» **TASK TO CARRY OUT**: Quote the material below exactly as written, from the first line to the line that holds "import * as THREE from 'three';", endpoints included.

— begin SOURCE DATA —

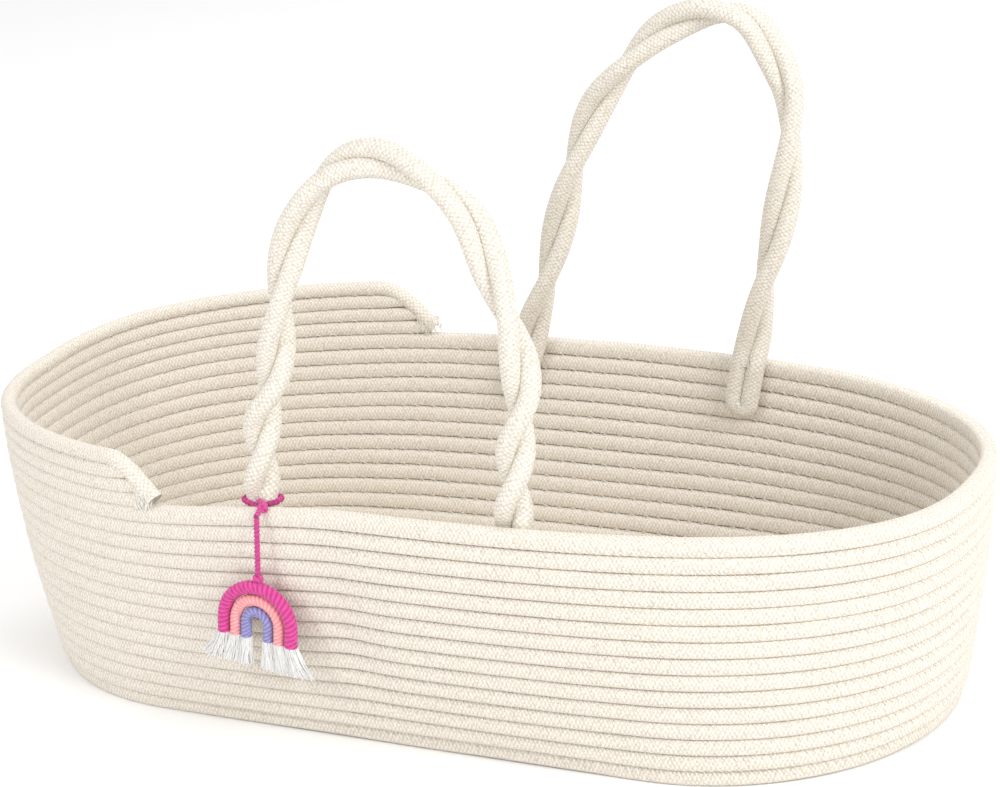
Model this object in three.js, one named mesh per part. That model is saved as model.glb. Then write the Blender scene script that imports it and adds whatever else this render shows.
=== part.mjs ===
// Oval rope bassinet basket with a raised head end, two twisted rope carrying handles and a
// hanging rainbow charm. Millimetres, +Z up, +X towards the foot end, -Y the charm's side.
// The origin is on the resting surface, below the middle of the basket.
import * as THREE from 'three';

// ---- Driving dimensions ----------------------------------------------------------------
const ropeDiameter = 12.2; // one wall rope, which is also the height of one course
const wallCourses = 15;
const headCourses = 4; // extra courses at the head end, the last one is the head rim rope
const headCourseHeight = 11; // they are pressed together more than the wall's
const rimHalfLength = 380; // to the middle of the rope
const rimHalfWidth = 197;
const rimSquareness = 2.49; // exponent of the rim's oval, 2 is an ellipse
const baseHalfStraight = 194; // the base is two half circles joined by straight sides
const baseEndRadius = 162;
const endBulge = 0.36; // how far the end walls belly out between base and rim
const sideBulge = 0.76;
const rimBow = 4.3; // the rim stands this much higher at mid length, and lower at the ends
const headRopeEnds = { front: -162, back: -136 }; // X of the head rim rope's two cut ends
const slopeLength = 45; // length of rim over which the head rim rope comes down
// The soft wall has settled towards the head, on the front twice as much as in the middle of
// the head end and not at all on the back.
const headSettle = 0.05; // share of the height lost in the middle of the head end
const settleReach = 0.6; // share of the half length over which it builds up

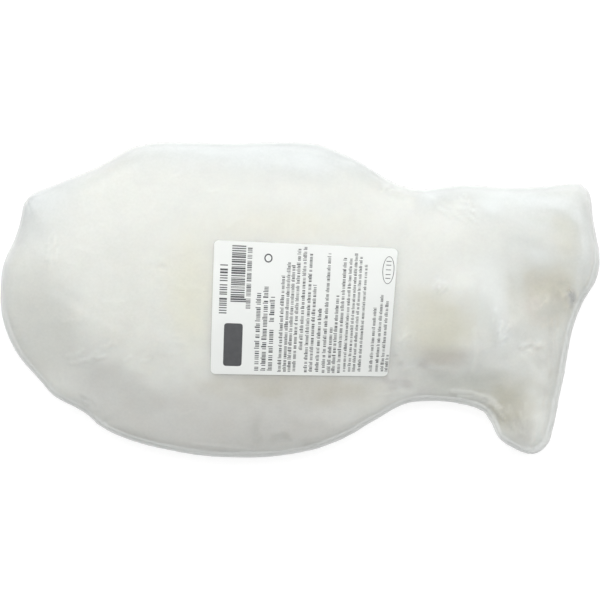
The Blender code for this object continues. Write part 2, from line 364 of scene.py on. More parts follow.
def pleat_fan(plan, corner, inwards, pleats, height, reach):
    """Pleats that spread from a corner of the bag and fade out over its reach."""
    away = plan - np.array(corner, float)
    far = np.linalg.norm(away, axis=1)
    turn = np.arctan2(away[:, 1], away[:, 0]) - math.radians(inwards)
    wave = np.cos(turn * pleats + 0.6 * np.sin(far / 5))
    return height * wave * np.exp(-far / reach) * (1 - np.exp(-far / 3))


def crinkles(plan, centre, spread, direction, length, count, height, draw):
    """Short creases scattered round a place, all about the same way."""
    total = np.zeros(len(plan))
    for _ in range(count):
        middle = np.array([draw.gauss(centre[0], spread[0] / 2), draw.gauss(centre[1], spread[1] / 2)])
        angle = math.radians(draw.gauss(direction, CRINKLE_TURN))
        half = length * draw.uniform(*HALF_LENGTHS)
        step = np.array([half * math.cos(angle), half * math.sin(angle)])
        bend = draw.uniform(-CRINKLE_BEND, CRINKLE_BEND) * half
        line = (middle - step, middle + (bend, -bend), middle + step)
        total += crease(plan, line, height * draw.uniform(*HEIGHT_SHARES), draw.uniform(*WIDTHS))
    return total


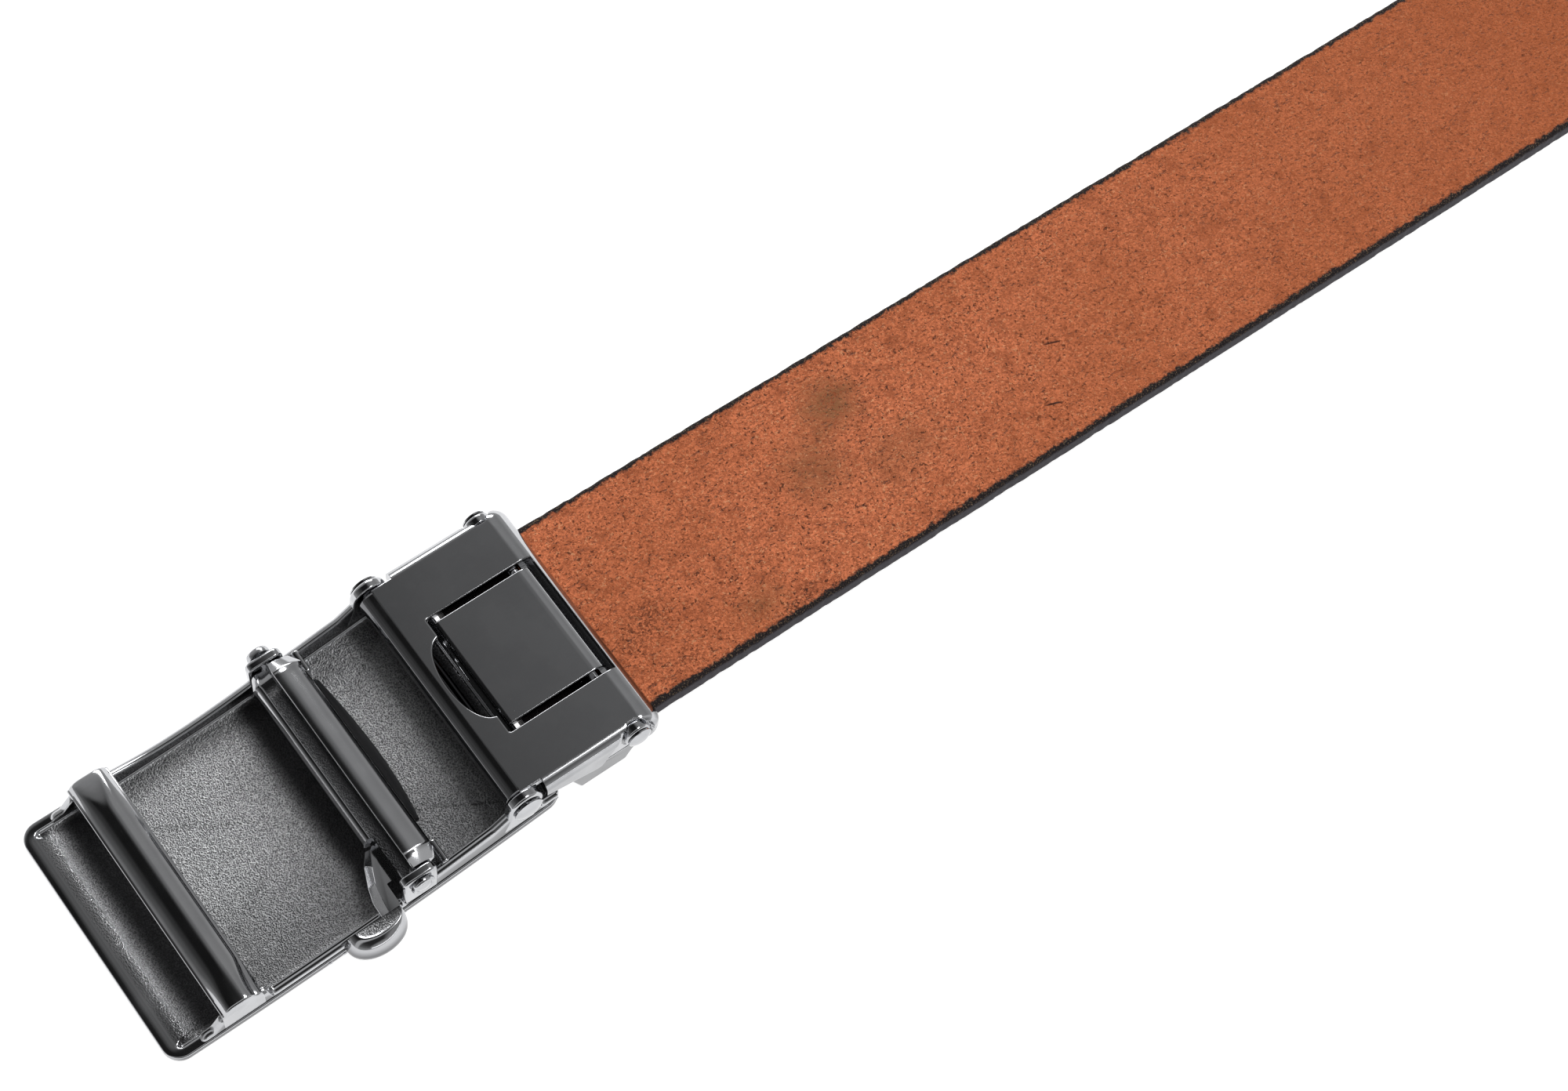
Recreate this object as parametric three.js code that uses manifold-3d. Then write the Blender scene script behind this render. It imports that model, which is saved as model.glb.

— end SOURCE DATA —

» **WRITTEN SOLUTION**:
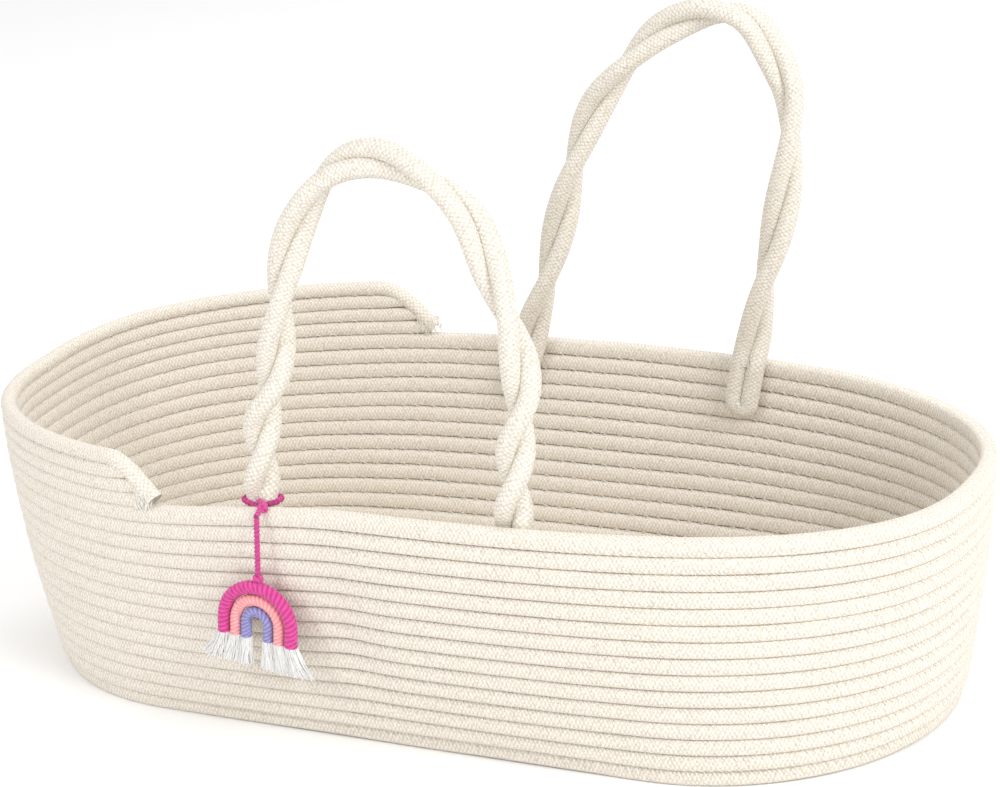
Model this object in three.js, one named mesh per part. That model is saved as model.glb. Then write the Blender scene script that imports it and adds whatever else this render shows.
=== part.mjs ===
// Oval rope bassinet basket with a raised head end, two twisted rope carrying handles and a
// hanging rainbow charm. Millimetres, +Z up, +X towards the foot end, -Y the charm's side.
// The origin is on the resting surface, below the middle of the basket.
import * as THREE from 'three';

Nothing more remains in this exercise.